Date: 2003-11-22 06:21 pm (UTC)
From: [identity profile] solipsistnation.livejournal.com

I'd switch to Firebird, except that it, uh, sucks. [Insert lengthy rant about Mozilla here. You probably saw most of it during the inevitable flamewar when Apple picked KHTML rather than mozilla project code for Safari in the first place.] (It's still better than IE. Or full-scale Mozilla.)

Thanks for the patch. 8)

"...or kill me?" Are we having a Sub-Genius moment?

Date: 2003-11-22 06:37 pm (UTC)

Date: 2003-11-22 06:42 pm (UTC)
From: [identity profile] mmcirvin.livejournal.com
If you're gonna switch to a Mozilla-based browser on a Mac, Camino is the one, not Firebird. Firebird for Mac is getting better, but the problem is that the initial Mac ports of XUL were ragged and slow, so they dragged the performance down a bit, whereas Camino uses Mac interface elements.

Date: 2003-11-22 06:49 pm (UTC)
ext_8707: Taken in front of Carnegie Hall (evil)
From: [identity profile] ronebofh.livejournal.com
A-ha. For some reason i was laboring under the impression that they'd folded Chimera/Camino into the Firebird tree.

Date: 2003-11-22 07:26 pm (UTC)
From: [identity profile] mmcirvin.livejournal.com
The current problem with Camino is that the development is basically being done by one guy, Mike Pinkerton, who doesn't have a lot of time on his hands. So the last point release was some time ago, and to go beyond that you have to go to the nightlies, and he constantly bitches about people bitching at him on his blog.

The weird thing about Mac browser development is that all the good stuff is in some way the product of one guy, Dave Hyatt. Pinkerton is the inheritor of Camino from Hyatt after he got hired by Apple to work on Safari, and before he worked on Camino Hyatt wrote XUL, and somewhere in there he was instrumental in the beginning of what is now Firebird.

Date: 2003-11-23 12:37 am (UTC)
From: [identity profile] chicken-cem.livejournal.com
I agree -- Camino is still better than Firebird, although Firebird does improve with each release. I love Thunderbird for email, too. Launching each separately is way more reasonable than launching the full Mozilla suite.

I don't like Safari much, especially since its CSS, Unicode, and XML support are still behind what the Mozilla/Firebird/Camino people have to offer.
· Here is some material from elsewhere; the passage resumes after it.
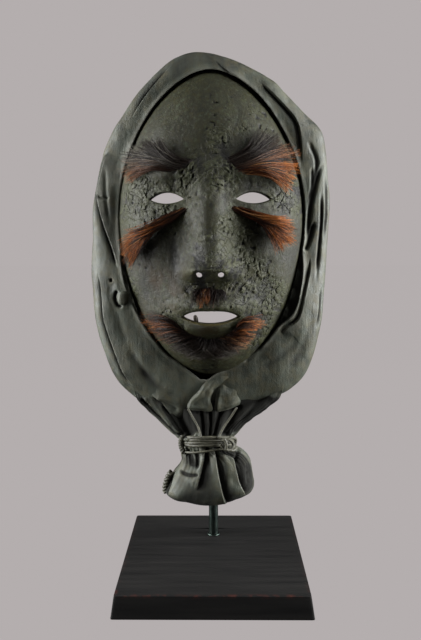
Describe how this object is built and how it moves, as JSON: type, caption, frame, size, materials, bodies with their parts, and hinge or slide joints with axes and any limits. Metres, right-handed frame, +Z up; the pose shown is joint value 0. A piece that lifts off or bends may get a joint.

But I will tolerate it over IE any day, of course. In fact, I have deleted IE on some of my machines. Cuz, ew.

Date: 2003-11-23 08:43 am (UTC)
From: [identity profile] mmcirvin.livejournal.com
Lots of things about Safari irritate me (substandard TITLE attribute support, the oddball bookmark interface), but the thing that keeps bringing me back is that its tabs have little close widgets. For some reason that's become important to me. (However, the means of indicating the active tab is backwards and therefore bad-- it constantly trips me up when there are only two.) Safari also has marginally better UI performance than Camino to my eyes, but the difference is small these days.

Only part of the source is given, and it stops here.